Flight Tracking is a concept borrowed from the aviation industry.  When a pilot plans to fly his aircraft from point A to point B, he files a plan with his intended departure time, his intended route, and his destination.  The pilot can cancel the flight plan if needed before departure, or he can make changes as needed.  But the flight plan’s purpose is to know that the pilot and his place is where he said he would be, and react if the aircraft is overdue and out of communication for a period of time, or did not even depart as scheduled.

This is a good practice in an enterprise system.  A specific process should report its launch to a central location, and send periodic updates that it is still running and processing.  Ultimately, it should report its completion.  By doing this, a layer of monitoring can be added to the flight status compared against the flight plan, to report processes which have not provided updates (hung or crashed), or which have not launched as scheduled.  This is an important feature in a system which has defined SLA’s.

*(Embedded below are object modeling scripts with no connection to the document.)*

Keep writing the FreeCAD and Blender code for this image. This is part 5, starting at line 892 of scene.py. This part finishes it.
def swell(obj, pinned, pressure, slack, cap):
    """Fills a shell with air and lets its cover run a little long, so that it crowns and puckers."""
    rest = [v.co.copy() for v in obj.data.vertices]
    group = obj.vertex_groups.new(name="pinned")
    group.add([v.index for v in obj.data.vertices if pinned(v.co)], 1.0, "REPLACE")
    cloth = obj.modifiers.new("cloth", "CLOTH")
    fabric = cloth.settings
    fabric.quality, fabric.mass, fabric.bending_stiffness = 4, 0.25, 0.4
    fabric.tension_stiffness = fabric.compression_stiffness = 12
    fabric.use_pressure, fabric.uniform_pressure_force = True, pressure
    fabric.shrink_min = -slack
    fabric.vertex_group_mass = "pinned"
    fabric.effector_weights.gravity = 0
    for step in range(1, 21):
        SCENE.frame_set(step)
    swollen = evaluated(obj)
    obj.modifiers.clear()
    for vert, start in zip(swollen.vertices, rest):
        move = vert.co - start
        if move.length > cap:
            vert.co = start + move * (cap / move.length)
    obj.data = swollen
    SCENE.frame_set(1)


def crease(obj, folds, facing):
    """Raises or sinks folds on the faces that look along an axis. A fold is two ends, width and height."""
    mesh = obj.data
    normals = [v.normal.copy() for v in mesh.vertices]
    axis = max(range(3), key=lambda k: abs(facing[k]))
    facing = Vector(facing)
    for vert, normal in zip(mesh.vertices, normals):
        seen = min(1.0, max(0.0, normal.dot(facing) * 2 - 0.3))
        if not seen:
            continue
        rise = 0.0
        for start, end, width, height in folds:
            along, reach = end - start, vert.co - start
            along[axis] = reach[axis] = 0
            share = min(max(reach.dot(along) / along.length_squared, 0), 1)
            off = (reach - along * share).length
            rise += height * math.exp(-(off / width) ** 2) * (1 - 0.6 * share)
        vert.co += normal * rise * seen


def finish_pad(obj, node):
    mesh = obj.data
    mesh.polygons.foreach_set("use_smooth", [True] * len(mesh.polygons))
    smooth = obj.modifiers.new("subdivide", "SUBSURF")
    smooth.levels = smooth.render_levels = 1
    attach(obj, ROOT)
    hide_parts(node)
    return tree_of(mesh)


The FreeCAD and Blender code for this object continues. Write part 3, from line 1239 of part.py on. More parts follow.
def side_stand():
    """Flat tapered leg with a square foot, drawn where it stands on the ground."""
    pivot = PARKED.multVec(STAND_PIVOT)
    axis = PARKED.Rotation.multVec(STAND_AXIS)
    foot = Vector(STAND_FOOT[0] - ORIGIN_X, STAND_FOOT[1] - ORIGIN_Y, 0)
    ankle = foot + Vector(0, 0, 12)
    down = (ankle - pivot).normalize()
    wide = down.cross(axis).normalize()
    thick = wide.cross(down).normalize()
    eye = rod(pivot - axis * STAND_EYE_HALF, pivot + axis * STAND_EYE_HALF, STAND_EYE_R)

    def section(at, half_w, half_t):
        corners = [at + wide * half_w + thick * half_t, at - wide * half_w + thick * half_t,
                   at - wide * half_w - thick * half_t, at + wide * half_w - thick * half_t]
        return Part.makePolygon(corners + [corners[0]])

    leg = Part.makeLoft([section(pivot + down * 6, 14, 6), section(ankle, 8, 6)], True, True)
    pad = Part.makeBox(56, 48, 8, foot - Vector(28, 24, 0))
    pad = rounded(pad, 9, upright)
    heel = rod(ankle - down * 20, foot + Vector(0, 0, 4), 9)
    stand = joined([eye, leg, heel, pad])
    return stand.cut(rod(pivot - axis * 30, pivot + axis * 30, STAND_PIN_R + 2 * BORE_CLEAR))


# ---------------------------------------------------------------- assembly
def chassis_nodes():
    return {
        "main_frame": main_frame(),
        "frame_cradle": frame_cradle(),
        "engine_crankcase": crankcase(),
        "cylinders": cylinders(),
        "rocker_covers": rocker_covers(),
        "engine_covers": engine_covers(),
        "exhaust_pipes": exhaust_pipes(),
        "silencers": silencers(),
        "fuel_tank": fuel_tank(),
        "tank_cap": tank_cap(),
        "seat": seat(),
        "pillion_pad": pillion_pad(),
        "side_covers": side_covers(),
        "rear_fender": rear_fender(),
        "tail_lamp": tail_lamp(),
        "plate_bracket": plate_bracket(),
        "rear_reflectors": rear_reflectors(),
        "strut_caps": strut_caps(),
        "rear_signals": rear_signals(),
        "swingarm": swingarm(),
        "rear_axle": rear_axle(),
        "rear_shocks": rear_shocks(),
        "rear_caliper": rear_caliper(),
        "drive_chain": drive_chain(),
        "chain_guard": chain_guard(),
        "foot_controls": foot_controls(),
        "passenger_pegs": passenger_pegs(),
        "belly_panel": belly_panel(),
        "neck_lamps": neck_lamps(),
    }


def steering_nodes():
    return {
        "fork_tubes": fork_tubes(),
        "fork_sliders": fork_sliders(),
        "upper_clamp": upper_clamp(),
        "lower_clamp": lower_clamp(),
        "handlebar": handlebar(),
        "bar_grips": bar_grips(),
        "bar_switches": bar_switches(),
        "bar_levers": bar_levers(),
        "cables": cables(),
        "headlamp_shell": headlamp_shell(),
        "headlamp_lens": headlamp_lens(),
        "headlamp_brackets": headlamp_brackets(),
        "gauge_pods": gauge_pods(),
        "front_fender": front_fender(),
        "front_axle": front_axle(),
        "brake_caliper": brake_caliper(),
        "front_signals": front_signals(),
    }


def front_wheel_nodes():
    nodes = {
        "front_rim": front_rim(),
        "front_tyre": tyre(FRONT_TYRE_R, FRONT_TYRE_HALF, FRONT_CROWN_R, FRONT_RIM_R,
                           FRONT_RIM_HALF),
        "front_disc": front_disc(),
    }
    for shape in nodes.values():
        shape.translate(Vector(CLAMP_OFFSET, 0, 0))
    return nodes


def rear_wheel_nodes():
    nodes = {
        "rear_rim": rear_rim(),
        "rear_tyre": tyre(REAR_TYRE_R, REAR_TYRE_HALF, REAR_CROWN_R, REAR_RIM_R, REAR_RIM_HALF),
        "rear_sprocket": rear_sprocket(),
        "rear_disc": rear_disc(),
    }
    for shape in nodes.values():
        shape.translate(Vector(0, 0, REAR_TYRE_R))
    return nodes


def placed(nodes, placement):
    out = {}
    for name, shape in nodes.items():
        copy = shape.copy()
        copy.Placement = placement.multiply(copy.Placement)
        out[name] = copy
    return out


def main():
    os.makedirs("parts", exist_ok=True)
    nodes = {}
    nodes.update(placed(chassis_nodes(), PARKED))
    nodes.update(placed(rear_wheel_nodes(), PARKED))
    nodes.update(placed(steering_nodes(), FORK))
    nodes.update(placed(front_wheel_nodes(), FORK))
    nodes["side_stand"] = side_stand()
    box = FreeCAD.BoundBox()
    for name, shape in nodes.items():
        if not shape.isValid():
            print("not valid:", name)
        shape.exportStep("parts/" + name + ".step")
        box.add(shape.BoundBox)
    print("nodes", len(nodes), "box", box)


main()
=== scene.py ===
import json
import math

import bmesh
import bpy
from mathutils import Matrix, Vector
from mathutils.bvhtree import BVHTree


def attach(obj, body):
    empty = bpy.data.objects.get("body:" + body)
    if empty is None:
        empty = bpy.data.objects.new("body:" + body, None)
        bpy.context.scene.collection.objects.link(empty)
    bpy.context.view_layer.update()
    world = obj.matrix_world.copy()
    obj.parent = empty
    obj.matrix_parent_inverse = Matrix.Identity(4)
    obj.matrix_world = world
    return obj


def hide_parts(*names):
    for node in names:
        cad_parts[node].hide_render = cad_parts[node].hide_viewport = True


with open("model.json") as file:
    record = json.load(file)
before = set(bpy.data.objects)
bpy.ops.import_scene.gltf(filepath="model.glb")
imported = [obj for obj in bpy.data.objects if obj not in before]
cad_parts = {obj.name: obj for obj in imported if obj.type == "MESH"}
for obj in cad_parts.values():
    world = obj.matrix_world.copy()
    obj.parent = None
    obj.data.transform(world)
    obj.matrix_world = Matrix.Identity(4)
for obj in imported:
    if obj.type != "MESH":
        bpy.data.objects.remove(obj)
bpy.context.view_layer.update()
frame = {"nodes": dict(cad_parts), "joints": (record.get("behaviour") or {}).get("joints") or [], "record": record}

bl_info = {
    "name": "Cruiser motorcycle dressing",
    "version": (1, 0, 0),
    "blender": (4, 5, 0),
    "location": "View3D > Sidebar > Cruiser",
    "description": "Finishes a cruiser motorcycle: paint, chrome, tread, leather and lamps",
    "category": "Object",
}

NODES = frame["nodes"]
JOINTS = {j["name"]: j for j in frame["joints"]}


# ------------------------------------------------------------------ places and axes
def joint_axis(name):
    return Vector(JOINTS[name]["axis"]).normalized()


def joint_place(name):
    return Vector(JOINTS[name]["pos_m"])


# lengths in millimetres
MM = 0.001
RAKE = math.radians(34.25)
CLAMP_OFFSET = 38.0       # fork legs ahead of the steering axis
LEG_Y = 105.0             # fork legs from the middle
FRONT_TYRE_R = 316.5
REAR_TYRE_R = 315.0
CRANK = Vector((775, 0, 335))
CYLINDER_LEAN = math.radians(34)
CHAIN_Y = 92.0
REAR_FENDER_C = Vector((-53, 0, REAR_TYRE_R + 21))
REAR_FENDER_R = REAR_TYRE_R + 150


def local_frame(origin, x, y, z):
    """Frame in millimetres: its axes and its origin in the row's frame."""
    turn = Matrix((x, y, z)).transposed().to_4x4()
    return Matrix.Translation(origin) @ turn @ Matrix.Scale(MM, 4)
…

While there are a number of passive monitors available (Nagios, etc), there are times where the passive monitor will report the application or service as running, but the app/service is actually doing nothing.  By writing active flight status reporting in the application code itself, the confidence level is higher.  Think of it as an aircraft on autopilot.  Even if the pilot has passed out at the controls on autopilot, the plane will look fine on radar for a while (passive monitoring).  Only direct communication from the pilot via the radio will ensure confidence that the flight is going as intended.

* * * * *

There are a slew of other issues that need to be addressed in design, but these items are the core of protecting your sleep (and sometimes, even your sanity).  These 5 core principles all establish a standard, broad-based view of  a system that keeps everyday operation as simple as possible–and keeps the developer focused on developing.